4. Bild (Stube beim Lehrer)

Der Doktor untersucht Andri. Dabei erzählt er, daß er Andris Vater als jungen Lehrer gekannt habe. "Immer mit dem Kopf durch die Wand. Er hat von sich reden gemacht damals, ein junger Lehrer, der die Schulbücher zerreißt, er wollte andere haben" (S. 37f). Er selber sei Professor, mache sich aber nichts aus Titeln. Er sei in der Welt herumgekommen, dabei habe er erfahren müssen, daß wo man hinkomme, der Jud schon in allen Ländern der Welt auf allen Lehrstühlen hocke. Er habe nichts gegen den Jud, er sei nicht für Greuel. Auch er habe Juden gerettet, obwohl er sie nicht riechen könne. Als Andri abweisend reagiert, erfährt er erst, daß Andri Jude ist.
Der Lehrer erscheint, er wirft den Doktor aus dem Haus und bezeichnet ihn als "verkrachten Akademiker". Anschließend sitzt die Familie bei Tisch und Andri eröffnet seinem Pflegevater, daß er Barblin heiraten möchte. Sie habe das kommen sehen, meint die Mutter, doch Can reagiert entsetzt. "Es ist das erste Nein, Andri, das ich dir sagen muß" (S. 46). Barblin läuft weg, und für Andri gibt es nur eine Erklärung: "Weil ich Jud bin" (S. 47). Der Lehrer verläßt das Haus, um sich zu betrinken, wie die Mutter befürchtet.


5. Bild (Pinte)

Can trinkt Schnaps. Er deutet an, daß er gelogen habe und Andri seine Schwester heiraten möchte. Der Jemand versteht ihn nicht und verweist auf die Drohungen des Nachbarlandes.
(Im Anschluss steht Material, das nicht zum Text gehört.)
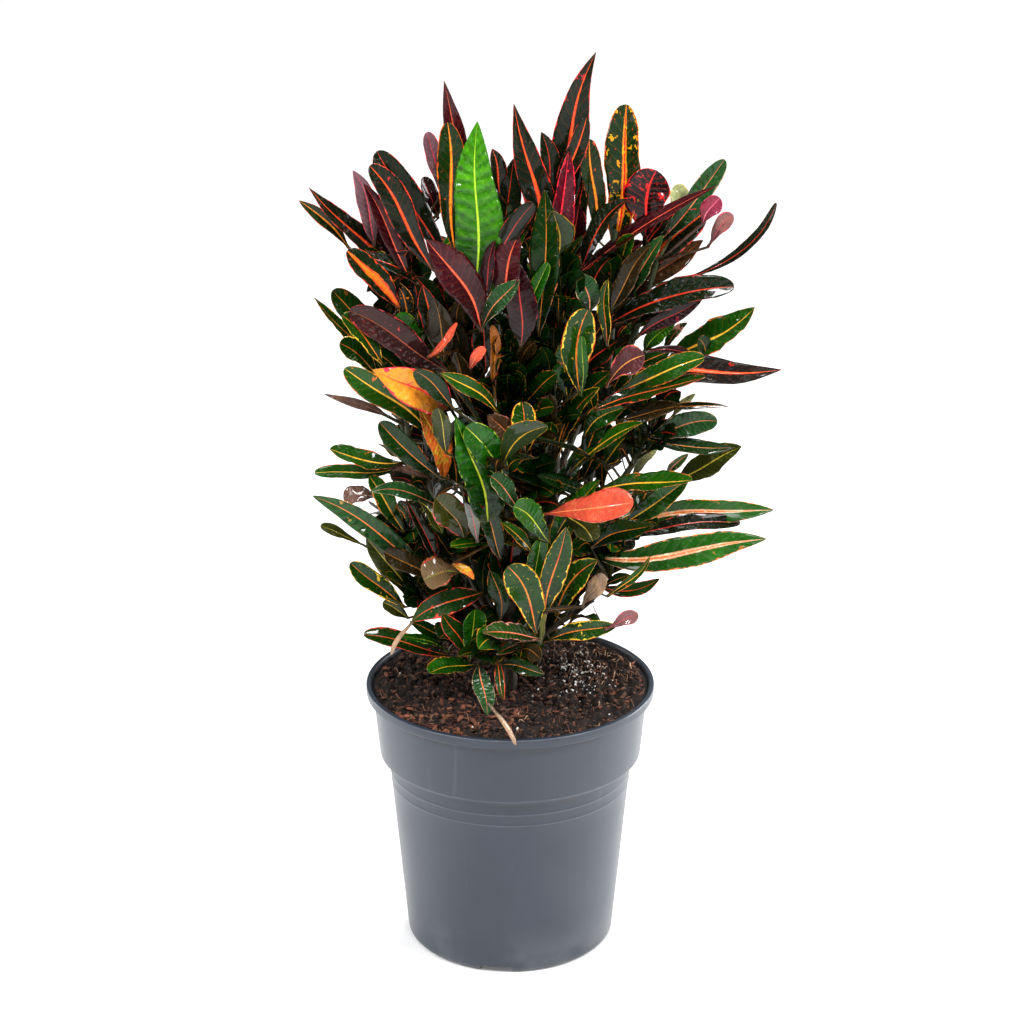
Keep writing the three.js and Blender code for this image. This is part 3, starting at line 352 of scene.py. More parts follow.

6. Bild (Vor Barblins Kammer)

Der Soldat schleicht über den schlafenden Andri hinweg in Barblins Kammer. Andri erwacht und wundert sich über die verriegelte Kammertür. Er bekundet freimütig seinen Haß. So fühle er sich wohler, und es erlaube ihm, Pläne zu schmieden, Pläne für sich und Barblin. Der betrunkene Can tritt auf. Er will die Wahrheit sagen, doch Andri sieht nur seine Trunkenheit und schleudert ihm seine Verachtung entgegen: "Ich verdanke dir mein Leben. Ich weiß. Wenn du Wert darauf legst, ich kann es jeden Tag einmal sagen: ich verdanke dir mein Leben (...) Du ekelst mich (...) Geh pissen (...) Heul nicht deinen Schnaps aus den Augen, wenn du ihn nicht halten kannst, sag ich, geh" (S. 54ff). Nachdem der Lehrer gegangen ist, tritt der Soldat mit nacktem Oberkörper und offener Hose aus Barblins Kammer und jagt ihn davon. Andri kann es nicht glauben.


7. Bild (Sakristei)

Der Pater führt ein Gespräch mit Andri auf Wunsch der Pflegemutter, die ihn großer Sorge um ihn ist. Andri wiederholt dem Pater gegenüber alles, was ihm von den Andorranern entgegengehalten wird, er sei vorlaut, denke alleweil ans Geld, niemand möge ihn, er sei ehrgeizig, seinesgleichen habe kein Gemüt, er sei feig. Schließlich bricht er zusammen und weint um seine Barblin. Sie könne ihn nicht lieben, niemand könne das, er selbst auch nicht. Der Pater entgegnet ihm: "Liebe deinen Nächsten wie dich selbst. Er sagt: Wie dich selbst" (S. 63). Er müsse sein Judsein annehmen und verweist auf Andris herausragende Eigenschaften. "Kein Mensch, Andri, kann aus seiner Haut (...) Gott will, daß wir sind, wie er uns geschaffen hat. (...) Du bist nun einmal anders als wir" (S. 64).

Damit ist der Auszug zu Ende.